The Spirit and the Old Nature

The sinful nature dooms the sinner, and defeats the believer. The growing Christian is sadly aware of the many ramifications of the flesh that fester within. "Now the works of the flesh are manifest, which are these: adultery, fornication, uncleanness, lasciviousness, idolatry, witchcraft, hatred, variance, emulations, wrath, strife, seditions, heresies, envyings, murders, drunkenness, revelings, and such like . . ."(Gal. 5:19-21).

The progressing advancing believer not only discovers the characteristics of the fallen nature, but he comes to know and experience its overpowering strength, despite the fact that he is a new creation in Christ. The fallen life within is undergirded by the power of sin, the body, and the world. "I see another law in my members, warring against the law of my mind, and bringing me into captivity to the law of sin which is in my members" (Rom. 7:23).

In time, the defeated believer realizes that the Holy Spirit is the one who is commissioned to deal with the old man. "But I say, Walk by the Spirit, and you will not carry out the desire of the flesh. For the flesh sets its desire [idea of hot pursuit] against the Spirit, and the Spirit against the flesh: for these are in opposition to one another: so that you may not do the things that you please [from the new man]" [Gal. 5:16, 17).
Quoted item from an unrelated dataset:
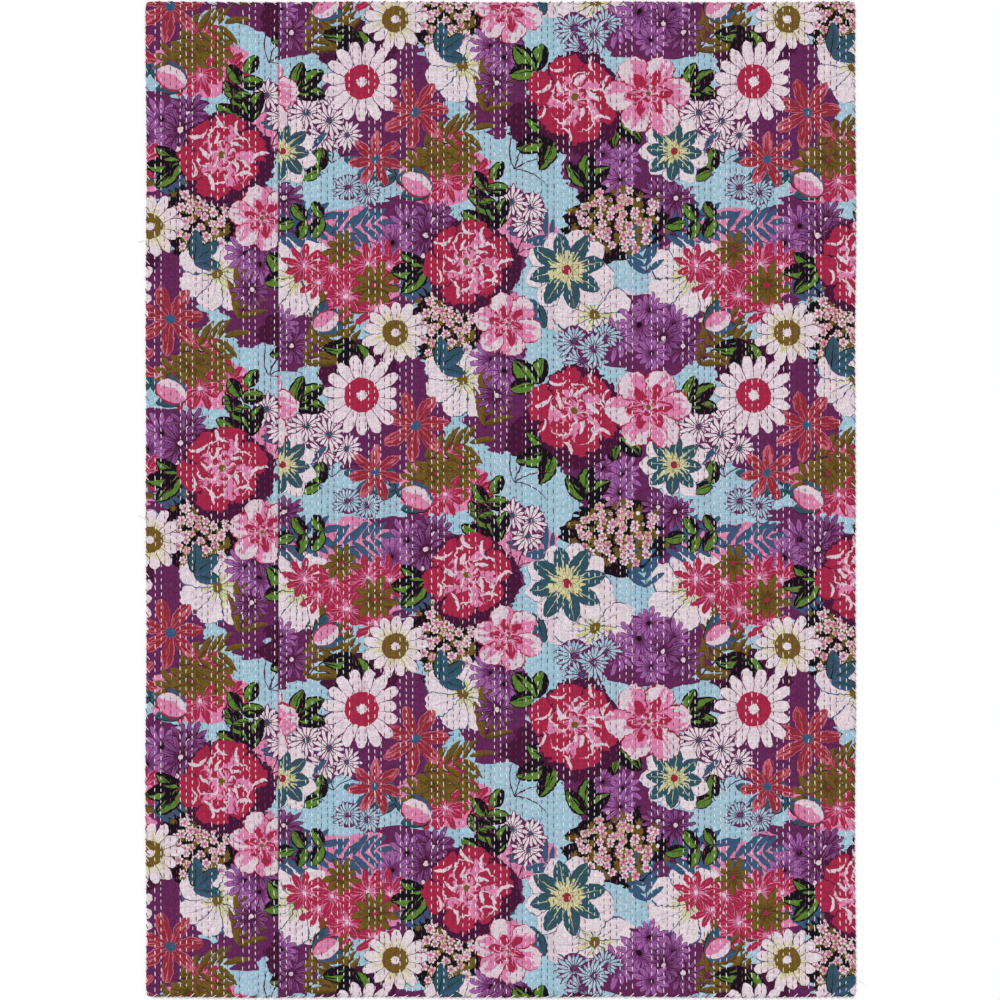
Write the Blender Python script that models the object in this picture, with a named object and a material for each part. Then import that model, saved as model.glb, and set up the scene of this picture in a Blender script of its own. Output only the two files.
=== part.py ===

Although He could do so, the Spirit does not deal with the fleshly life by means of His own strength. He doesn't have to. He depends on what God has already done about the old man. And so should we. The key to deliverance from the works of the Flesh [OSN] is not our strength, as we must ultimately learn. Freedom comes by means of explicit faith. As we reckon, consider as true our identification with Christ, that is Calvary's crucifixion of all that we were in Adam, the Holy Spirit applies that finished work to our life thereby holding it in the position of death, inoperative. [Rem: positionally we died to the sin nature, we were separated from its power.]

The Spirit and the New Nature

While the Spirit draws on the death of the cross to render the old nature powerless, He ministers the life of Christ to render the new nature productive. He works according to the principle of life out of death.

"For we who live are constantly being delivered over to death for Jesus' sake, that the life of Jesus might be manifested in our mortal flesh" (2 Cor. 4:11).

Only the believer who has repeatedly gone down in defeat under the relentless power of the Adam-nature can appreciate the necessity of walking in dependence on the Holy Spirit. It is the faithful Spirit who gives growth to our new-creation life, slowly manifesting the very image of its Source. This growth is evidenced by the fruit of the Spirit as set forth in cluster form in Galatians 5:22 and 23.

We might give some thought to the first segment of that fruit of the Vine, which is love. Obviously this love is that of the Lord Jesus; resident in His nature, and therefore in our new nature. We are to reflect this love, as well as all the other characteristics of His life, in order that we may intelligently depend on the Spirit for their development in us.

Before considering how to pursue love, we must understand how we are not to walk. What are some of the characteristics of the old nature that we are to shun? It does not suffer long; it is unkind: it envies, vaunts itself or brags, and is usually puffed up. It behaves itself unseemly, seeks its own. is easily provoked, and thinks evil.

This Adam-life within [sin nature] rejoices in iniquity, and does not rejoice in the truth; it refuses to bear all things, believe all things, hope for all things, endure all things. Quite the contrary. And it always fails! Why be occupied at all with such a foul brood?

How are we to follow after or pursue love? We are to see where God has positioned us, and live there. By means of our crucifixion and resurrection with Christ our Father has released us from the old life that cannot love properly, and brought us into union with the life of the one who is Love. "Your life is hid with Christ in God." "God is love" (Col. 3:3; 1 John 4:8).

As new creations in Christ we no longer have to yield to indwelling sin; in fact we are commanded to stop letting it rule, since the cross has freed us from its power (Rom. 6:12). But we are responsible to abide in Him by faith, in order that His love and righteousness may be manifested to this needy world through us. Much of the how to escape the old and become established in the new is embodied in Romans 6:11-13 (NASB).

(1) "Consider yourselves to be dead to sin, but alive to God in Christ Jesus."

(2) "Therefore let not sin reign [stop letting sin reign] in your mortal body that you should obey its lusts."

(3) "And do not go on presenting the members of your body to sin as instruments of unrighteousness; but present yourselves to God as those alive from the dead, and your members as instruments of righteousness to God."

I make choices daily as to what ground I am on, as to what is the basis of my life on that day: either to be dominated and defeated by indwelling sin, or to be freed and growing in the Lord Jesus Christ. There can be no neutrality. The Lord Jesus has made it very clear: "No man can serve two masters; for either he will hate the one, and love the other; or else he will hold to the one, and despise the other....He that is not with me is against me" (Matt. 6:24; 12:30).